Joseph Kennedy, the former Washington high school football coach who won his Supreme Court case over school prayer on Monday, thanked God for "answering our prayers."
"I really don't know what to say," Kennedy said on Fox News' "The Faulkner Focus."
"I just can't stop smiling, and, you know, thank God and thank everybody that supported me, and I found out that I'm not insane," he continued. "It's absolutely true of all the facts of the case, and it just feels good to know that the First Amendment is alive and well."
Kennedy in 2015 lost his job over reciting a prayer on the 50-yard line after games.
The court ruled 6-3 for the coach with the court's conservative justices in the majority and its liberals in dissent. The justices said the coach's prayer was protected by the First Amendment.
"The Constitution and the best of our traditions counsel mutual respect and tolerance, not censorship and suppression, for religious and nonreligious views alike," Justice Neil Gorsuch wrote for the majority.
Kennedy, a Christian, is a former football coach at Bremerton High School. He started coaching at the school in 2008 and initially prayed alone on the 50-yard line at the end of games.

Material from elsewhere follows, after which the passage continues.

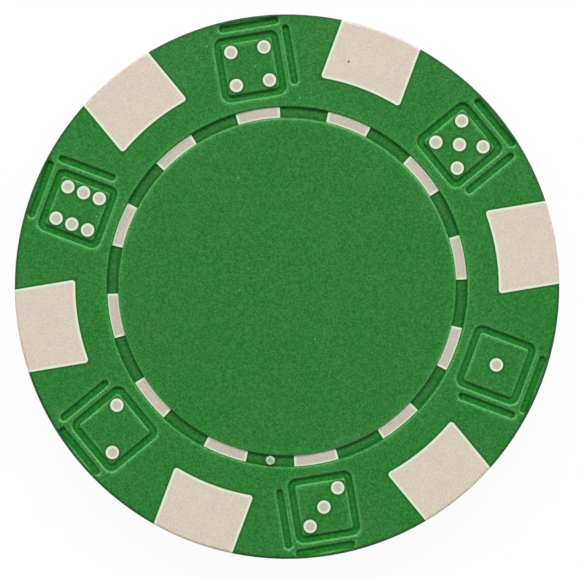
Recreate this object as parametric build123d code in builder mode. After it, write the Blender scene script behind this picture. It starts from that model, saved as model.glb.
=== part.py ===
from build123d import *
import os
from math import cos, radians, sqrt, tan

# A poker chip with a rim of die faces, in millimetres. It lies on its bottom face, with the origin at the
# centre of that face, +Z through its thickness and +X through edge spot 1. It is moulded in two shots round a
# steel slug. The cream first shot grips the slug and stands up through both faces as edge spots, ring blocks
# and pips. The green second shot fills the rest and carries the engraving. Both faces are the same: the bottom
# one is the top one turned over about the X axis.

# ---- chip ----
CHIP_R = 19.5
CHIP_T = 3.3
RIM_EDGE_R = 0.2
SECTORS = 6  # edge spots, and die faces between them
SECTOR_DEG = 360 / SECTORS

# ---- engraving: every channel has this section ----
CHANNEL_DEPTH = 0.3
CHANNEL_DRAFT = 10.0  # of the walls, in degrees from upright
CHANNEL_W = 0.5  # between the walls at the face, before their lips are rounded
CHANNEL_LIP_R = 0.15
# How far a lip's rounding reaches over the face.
LIP_SPREAD = CHANNEL_LIP_R * tan(radians((90 - CHANNEL_DRAFT) / 2))

# ---- die faces: a raised square in a frame channel, a slot towards the rim and a slot beside it ----
PIP_D = 0.96
PIP_PITCH = 1.2
PIP_LAND = 0.025  # flat face between a pip and the square's rounded edge
SQUARE_W = 2 * (PIP_PITCH + PIP_LAND + LIP_SPREAD) + PIP_D
SQUARE_CORNER_R = 0.2
FRAME_W = SQUARE_W + 2 * CHANNEL_W
FRAME_CORNER_R = 0.6
SLOT_L = 4.32
SLOT_LAND = 0.37  # between the frame and the slots
SLOT_OFFSET = (FRAME_W + CHANNEL_W) / 2 + SLOT_LAND
SLOT_CORNER_OUT = 0.214  # how far both slots pass the frame, at the corner between them
SLOT_SHIFT = FRAME_W / 2 + SLOT_CORNER_OUT - SLOT_L / 2
SLOT_RIM_LAND = 0.055  # from the rim to the nearest lip of the rim slot, at its far end
SLOT_END_R = CHIP_R - SLOT_RIM_LAND - LIP_SPREAD - CHANNEL_W / 2
DIE_R = sqrt(SLOT_END_R**2 - (SLOT_SHIFT + (SLOT_L - CHANNEL_W) / 2) ** 2) - SLOT_OFFSET

# ---- ring groove with its blocks ----
GROOVE_LAND = 0.74  # between the groove and the die frames
GROOVE_W = 0.83
GROOVE_R = DIE_R - FRAME_W / 2 - GROOVE_LAND - GROOVE_W / 2  # middle of the groove
BLOCKS = 12
BLOCK_DEG = 14.4  # angle that one block takes up
BLOCK_LAP = 0.035  # the green laps this far over the block, past the groove's mouth
BLOCK_W = GROOVE_W + 2 * BLOCK_LAP
BLOCK_RISE = 0.1  # block top above the groove's floor

# ---- stub that the pin gate leaves in the groove of the top face ----
GATE_DEG = 255.0
GATE_D = 0.6
GATE_H = 0.2
GATE_DRAFT = 12.0

# ---- edge spots ----
SPOT_L = 4.36  # from the rim to the spot's inner end
SPOT_W = 6.0
SPOT_CORNER_R = 0.25
SPOT_IN_R = CHIP_R - SPOT_L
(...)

Students started joining him, and over time he began to deliver a short, inspirational talk with religious references. Kennedy did that for years and also led students in locker room prayers. The school district learned what he was doing in 2015 and asked him to stop.
Kennedy stopped leading students in prayer in the locker room and on the field but wanted to continue praying on the field himself, with students free to join if they wished. Concerned about being sued for violating students' religious freedom rights, the school asked him to stop his practice of kneeling and praying while still "on duty" as a coach after the game.
When he continued to kneel and pray on the field, the school put him on paid leave.
Information from The Associated Press was used in this report.